There is no Double-Descent in Random Forests

Random Forests (RFs) are among the state-of-the-art in machine learning and offer excellent performance with nearly zero parameter tuning. Remarkably, RFs seem to be impervious to overfitting even though their basic building blocks are well-known to overfit. Recently, a broadly received study argued that a RF exhibits a so-called double-descent curve: First, the model overfits the data in a u-shaped curve and then, once a certain model complexity is reached, it suddenly improves its performance again. In this paper, we challenge the notion that model capacity is the correct tool to explain the success of RF and argue that the algorithm which trains the model plays a more important role than previously thought. We show that a RF does not exhibit a double-descent curve but rather has a single descent.
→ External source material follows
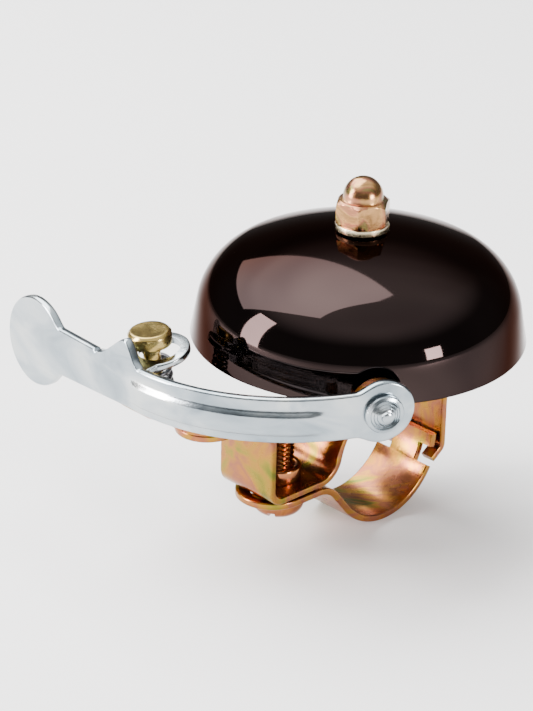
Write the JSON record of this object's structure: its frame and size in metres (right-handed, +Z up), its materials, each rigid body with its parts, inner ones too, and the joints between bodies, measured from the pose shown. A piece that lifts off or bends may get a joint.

Hence, it does not overfit in the classic sense. We further present a RF variation that also does not overfit although its decision boundary approximates that of an overfitted DT. Similar, we show that a DT which approximates the decision boundary of a RF will still overfit. Last, we study the diversity of an ensemble as a tool the estimate its performance. To do so, we introduce Negative Correlation Forest (NCForest) which allows for precise control over the diversity in the ensemble. We show, that the diversity and the bias indeed have a crucial impact on the performance of the RF. Having too low diversity collapses the performance of the RF into a a single tree, whereas having too much diversity means that most trees do not produce correct outputs anymore. However, in-between these two extremes we find a large range of different trade-offs with all roughly equal performance. Hence, the specific trade-off between bias and diversity does not matter as long as the algorithm reaches this good trade-off regime.